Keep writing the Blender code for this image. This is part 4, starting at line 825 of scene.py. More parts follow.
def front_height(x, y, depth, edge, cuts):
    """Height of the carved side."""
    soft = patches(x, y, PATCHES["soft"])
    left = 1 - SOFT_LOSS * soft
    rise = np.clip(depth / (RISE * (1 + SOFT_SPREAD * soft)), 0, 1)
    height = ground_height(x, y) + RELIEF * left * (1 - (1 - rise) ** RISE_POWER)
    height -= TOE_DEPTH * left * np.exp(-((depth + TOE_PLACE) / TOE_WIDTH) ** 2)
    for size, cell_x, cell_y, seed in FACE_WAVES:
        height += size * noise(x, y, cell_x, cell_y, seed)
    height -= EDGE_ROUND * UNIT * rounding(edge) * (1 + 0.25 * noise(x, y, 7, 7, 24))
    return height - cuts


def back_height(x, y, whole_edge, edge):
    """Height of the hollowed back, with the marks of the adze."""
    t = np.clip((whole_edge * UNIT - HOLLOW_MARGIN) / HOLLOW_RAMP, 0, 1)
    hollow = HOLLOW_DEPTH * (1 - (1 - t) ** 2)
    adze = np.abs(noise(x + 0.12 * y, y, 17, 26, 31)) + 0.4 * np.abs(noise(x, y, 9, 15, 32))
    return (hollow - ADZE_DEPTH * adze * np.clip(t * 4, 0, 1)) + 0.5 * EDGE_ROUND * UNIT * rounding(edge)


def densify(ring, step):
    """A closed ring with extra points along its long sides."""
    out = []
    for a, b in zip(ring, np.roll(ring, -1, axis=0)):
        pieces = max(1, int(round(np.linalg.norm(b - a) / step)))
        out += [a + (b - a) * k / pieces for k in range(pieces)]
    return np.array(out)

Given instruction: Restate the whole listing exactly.

Written solution:
Keep writing the Blender code for this image. This is part 4, starting at line 825 of scene.py. More parts follow.
def front_height(x, y, depth, edge, cuts):
    """Height of the carved side."""
    soft = patches(x, y, PATCHES["soft"])
    left = 1 - SOFT_LOSS * soft
    rise = np.clip(depth / (RISE * (1 + SOFT_SPREAD * soft)), 0, 1)
    height = ground_height(x, y) + RELIEF * left * (1 - (1 - rise) ** RISE_POWER)
    height -= TOE_DEPTH * left * np.exp(-((depth + TOE_PLACE) / TOE_WIDTH) ** 2)
    for size, cell_x, cell_y, seed in FACE_WAVES:
        height += size * noise(x, y, cell_x, cell_y, seed)
    height -= EDGE_ROUND * UNIT * rounding(edge) * (1 + 0.25 * noise(x, y, 7, 7, 24))
    return height - cuts


def back_height(x, y, whole_edge, edge):
    """Height of the hollowed back, with the marks of the adze."""
    t = np.clip((whole_edge * UNIT - HOLLOW_MARGIN) / HOLLOW_RAMP, 0, 1)
    hollow = HOLLOW_DEPTH * (1 - (1 - t) ** 2)
    adze = np.abs(noise(x + 0.12 * y, y, 17, 26, 31)) + 0.4 * np.abs(noise(x, y, 9, 15, 32))
    return (hollow - ADZE_DEPTH * adze * np.clip(t * 4, 0, 1)) + 0.5 * EDGE_ROUND * UNIT * rounding(edge)


def densify(ring, step):
    """A closed ring with extra points along its long sides."""
    out = []
    for a, b in zip(ring, np.roll(ring, -1, axis=0)):
        pieces = max(1, int(round(np.linalg.norm(b - a) / step)))
        out += [a + (b - a) * k / pieces for k in range(pieces)]
    return np.array(out)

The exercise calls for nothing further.